▶ **WORK TO DO**: Give back only the lines in the records below from the one with "The build123d and" to the one with "return material", both inclusive, word for word.
++++ DATA SUPPLIED
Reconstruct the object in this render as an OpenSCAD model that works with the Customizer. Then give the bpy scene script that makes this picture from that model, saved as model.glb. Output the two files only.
++++++++
++++ DATA SUPPLIED
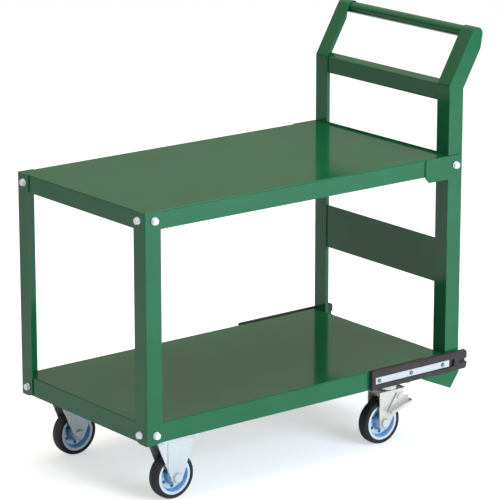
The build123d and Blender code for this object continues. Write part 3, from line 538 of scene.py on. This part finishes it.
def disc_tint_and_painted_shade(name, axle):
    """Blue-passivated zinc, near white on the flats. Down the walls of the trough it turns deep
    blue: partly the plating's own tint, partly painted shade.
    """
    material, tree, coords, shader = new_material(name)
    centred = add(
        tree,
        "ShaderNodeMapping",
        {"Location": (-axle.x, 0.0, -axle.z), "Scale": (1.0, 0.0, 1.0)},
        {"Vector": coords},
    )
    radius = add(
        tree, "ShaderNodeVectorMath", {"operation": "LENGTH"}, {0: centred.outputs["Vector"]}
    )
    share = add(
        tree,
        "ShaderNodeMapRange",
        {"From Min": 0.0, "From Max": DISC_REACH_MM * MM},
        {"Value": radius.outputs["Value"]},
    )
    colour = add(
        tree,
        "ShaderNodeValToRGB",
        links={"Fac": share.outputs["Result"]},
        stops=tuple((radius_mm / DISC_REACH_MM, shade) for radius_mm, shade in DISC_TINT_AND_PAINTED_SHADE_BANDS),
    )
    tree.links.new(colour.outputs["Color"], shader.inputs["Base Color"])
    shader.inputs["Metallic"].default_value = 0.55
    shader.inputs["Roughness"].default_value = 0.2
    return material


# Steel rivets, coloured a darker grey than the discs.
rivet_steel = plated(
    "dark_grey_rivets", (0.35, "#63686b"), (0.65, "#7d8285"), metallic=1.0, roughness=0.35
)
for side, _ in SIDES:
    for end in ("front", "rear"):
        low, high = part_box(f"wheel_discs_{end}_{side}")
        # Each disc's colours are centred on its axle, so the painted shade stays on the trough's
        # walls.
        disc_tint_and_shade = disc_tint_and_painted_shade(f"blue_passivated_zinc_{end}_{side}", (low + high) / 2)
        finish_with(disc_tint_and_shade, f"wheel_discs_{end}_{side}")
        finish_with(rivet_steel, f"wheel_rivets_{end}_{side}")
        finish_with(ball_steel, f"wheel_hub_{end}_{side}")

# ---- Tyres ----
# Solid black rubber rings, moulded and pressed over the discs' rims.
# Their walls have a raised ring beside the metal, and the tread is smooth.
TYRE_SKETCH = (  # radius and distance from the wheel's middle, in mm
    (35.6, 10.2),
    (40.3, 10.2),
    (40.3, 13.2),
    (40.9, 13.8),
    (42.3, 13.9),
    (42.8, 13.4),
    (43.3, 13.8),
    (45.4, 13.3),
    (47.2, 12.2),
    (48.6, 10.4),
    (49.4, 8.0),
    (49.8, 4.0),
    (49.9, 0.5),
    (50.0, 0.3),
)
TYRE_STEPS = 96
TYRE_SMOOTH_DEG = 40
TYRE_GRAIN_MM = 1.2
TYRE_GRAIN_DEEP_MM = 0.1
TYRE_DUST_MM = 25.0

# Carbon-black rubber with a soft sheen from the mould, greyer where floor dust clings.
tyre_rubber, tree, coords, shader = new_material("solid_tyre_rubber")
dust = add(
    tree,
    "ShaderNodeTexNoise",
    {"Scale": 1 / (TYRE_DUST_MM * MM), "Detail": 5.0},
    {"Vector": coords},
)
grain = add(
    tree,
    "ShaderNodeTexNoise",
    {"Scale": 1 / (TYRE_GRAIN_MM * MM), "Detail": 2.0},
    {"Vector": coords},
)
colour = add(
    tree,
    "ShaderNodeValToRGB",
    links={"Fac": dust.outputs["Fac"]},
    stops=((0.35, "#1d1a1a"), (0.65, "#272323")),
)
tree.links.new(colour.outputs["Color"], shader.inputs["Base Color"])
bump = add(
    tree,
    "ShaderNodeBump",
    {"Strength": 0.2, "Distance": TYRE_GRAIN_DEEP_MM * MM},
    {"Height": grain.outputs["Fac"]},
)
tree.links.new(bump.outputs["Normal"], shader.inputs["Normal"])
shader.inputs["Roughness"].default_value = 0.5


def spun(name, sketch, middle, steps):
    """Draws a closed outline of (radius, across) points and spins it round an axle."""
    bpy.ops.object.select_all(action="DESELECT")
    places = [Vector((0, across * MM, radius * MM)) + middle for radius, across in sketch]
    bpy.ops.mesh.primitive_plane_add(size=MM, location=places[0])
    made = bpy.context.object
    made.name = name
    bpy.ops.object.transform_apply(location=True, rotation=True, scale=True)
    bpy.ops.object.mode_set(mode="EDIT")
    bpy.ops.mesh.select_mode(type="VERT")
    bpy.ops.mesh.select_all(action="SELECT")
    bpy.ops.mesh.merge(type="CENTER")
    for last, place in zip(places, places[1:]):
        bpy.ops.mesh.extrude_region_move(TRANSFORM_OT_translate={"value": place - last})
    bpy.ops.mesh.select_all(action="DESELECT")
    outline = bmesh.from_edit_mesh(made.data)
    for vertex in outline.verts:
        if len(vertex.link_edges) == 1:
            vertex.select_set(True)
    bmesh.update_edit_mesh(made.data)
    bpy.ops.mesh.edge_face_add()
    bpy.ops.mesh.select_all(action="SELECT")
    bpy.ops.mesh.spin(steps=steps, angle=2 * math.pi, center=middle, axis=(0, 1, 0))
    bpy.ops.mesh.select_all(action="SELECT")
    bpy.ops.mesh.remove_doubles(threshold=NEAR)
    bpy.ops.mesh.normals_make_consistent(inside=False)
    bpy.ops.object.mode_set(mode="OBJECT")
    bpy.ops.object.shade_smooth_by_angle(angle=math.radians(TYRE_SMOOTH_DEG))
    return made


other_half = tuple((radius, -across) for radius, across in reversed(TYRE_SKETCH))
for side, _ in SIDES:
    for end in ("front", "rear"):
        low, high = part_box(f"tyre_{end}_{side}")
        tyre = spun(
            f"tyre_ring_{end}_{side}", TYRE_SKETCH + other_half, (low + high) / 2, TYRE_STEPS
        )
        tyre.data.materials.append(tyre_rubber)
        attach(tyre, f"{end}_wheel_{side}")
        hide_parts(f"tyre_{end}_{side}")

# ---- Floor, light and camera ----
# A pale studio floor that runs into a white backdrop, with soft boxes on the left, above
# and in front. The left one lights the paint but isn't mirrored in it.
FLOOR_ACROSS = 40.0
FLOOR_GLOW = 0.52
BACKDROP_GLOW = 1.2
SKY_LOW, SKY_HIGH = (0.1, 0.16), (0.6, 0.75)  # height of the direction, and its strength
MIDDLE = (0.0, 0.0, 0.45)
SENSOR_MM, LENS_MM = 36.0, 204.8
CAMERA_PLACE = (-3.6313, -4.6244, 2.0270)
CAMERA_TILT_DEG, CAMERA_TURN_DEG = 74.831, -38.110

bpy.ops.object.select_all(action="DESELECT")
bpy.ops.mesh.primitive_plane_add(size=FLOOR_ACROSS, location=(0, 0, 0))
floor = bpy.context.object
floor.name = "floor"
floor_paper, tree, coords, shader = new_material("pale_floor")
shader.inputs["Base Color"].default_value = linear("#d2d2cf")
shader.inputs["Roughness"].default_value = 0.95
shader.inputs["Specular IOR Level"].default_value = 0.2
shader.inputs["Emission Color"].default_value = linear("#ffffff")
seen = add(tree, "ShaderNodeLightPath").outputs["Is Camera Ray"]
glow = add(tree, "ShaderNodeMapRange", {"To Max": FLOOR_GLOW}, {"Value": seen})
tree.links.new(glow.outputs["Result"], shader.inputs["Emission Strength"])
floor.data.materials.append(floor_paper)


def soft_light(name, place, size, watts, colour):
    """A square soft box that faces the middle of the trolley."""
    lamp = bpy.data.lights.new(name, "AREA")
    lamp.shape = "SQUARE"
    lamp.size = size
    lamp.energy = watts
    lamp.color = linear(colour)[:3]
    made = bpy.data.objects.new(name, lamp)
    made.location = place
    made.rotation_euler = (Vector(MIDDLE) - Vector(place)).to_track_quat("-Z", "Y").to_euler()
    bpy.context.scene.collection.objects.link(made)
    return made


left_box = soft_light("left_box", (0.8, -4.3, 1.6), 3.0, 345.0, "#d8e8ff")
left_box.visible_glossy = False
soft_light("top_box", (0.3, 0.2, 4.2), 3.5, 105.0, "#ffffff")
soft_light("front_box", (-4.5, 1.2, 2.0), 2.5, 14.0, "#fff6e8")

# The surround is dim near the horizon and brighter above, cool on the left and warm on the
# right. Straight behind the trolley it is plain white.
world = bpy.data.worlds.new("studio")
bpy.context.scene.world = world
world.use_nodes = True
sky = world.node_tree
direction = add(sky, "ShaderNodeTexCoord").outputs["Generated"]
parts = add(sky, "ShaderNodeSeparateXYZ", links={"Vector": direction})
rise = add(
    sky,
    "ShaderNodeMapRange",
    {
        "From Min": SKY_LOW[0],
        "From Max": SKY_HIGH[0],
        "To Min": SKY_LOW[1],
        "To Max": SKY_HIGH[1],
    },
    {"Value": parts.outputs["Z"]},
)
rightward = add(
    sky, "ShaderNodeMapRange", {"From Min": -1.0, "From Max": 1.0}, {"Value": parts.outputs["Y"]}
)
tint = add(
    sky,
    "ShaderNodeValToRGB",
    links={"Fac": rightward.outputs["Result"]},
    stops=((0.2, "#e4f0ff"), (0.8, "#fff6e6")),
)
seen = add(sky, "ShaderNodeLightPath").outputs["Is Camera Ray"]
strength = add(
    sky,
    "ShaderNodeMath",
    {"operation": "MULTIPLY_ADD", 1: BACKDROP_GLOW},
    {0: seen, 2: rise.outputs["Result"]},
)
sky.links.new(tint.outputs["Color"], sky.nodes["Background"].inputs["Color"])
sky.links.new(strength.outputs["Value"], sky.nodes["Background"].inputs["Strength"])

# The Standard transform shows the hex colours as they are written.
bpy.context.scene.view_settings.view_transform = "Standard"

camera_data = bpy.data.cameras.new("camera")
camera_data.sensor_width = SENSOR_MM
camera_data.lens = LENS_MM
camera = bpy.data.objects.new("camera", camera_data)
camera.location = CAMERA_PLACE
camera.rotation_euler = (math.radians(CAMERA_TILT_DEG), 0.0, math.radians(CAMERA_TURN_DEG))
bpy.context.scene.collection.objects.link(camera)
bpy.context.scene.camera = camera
++++++++
▶ **FINAL RESULT**:
The build123d and Blender code for this object continues. Write part 3, from line 538 of scene.py on. This part finishes it.
def disc_tint_and_painted_shade(name, axle):
    """Blue-passivated zinc, near white on the flats. Down the walls of the trough it turns deep
    blue: partly the plating's own tint, partly painted shade.
    """
    material, tree, coords, shader = new_material(name)
    centred = add(
        tree,
        "ShaderNodeMapping",
        {"Location": (-axle.x, 0.0, -axle.z), "Scale": (1.0, 0.0, 1.0)},
        {"Vector": coords},
    )
    radius = add(
        tree, "ShaderNodeVectorMath", {"operation": "LENGTH"}, {0: centred.outputs["Vector"]}
    )
    share = add(
        tree,
        "ShaderNodeMapRange",
        {"From Min": 0.0, "From Max": DISC_REACH_MM * MM},
        {"Value": radius.outputs["Value"]},
    )
    colour = add(
        tree,
        "ShaderNodeValToRGB",
        links={"Fac": share.outputs["Result"]},
        stops=tuple((radius_mm / DISC_REACH_MM, shade) for radius_mm, shade in DISC_TINT_AND_PAINTED_SHADE_BANDS),
    )
    tree.links.new(colour.outputs["Color"], shader.inputs["Base Color"])
    shader.inputs["Metallic"].default_value = 0.55
    shader.inputs["Roughness"].default_value = 0.2
    return material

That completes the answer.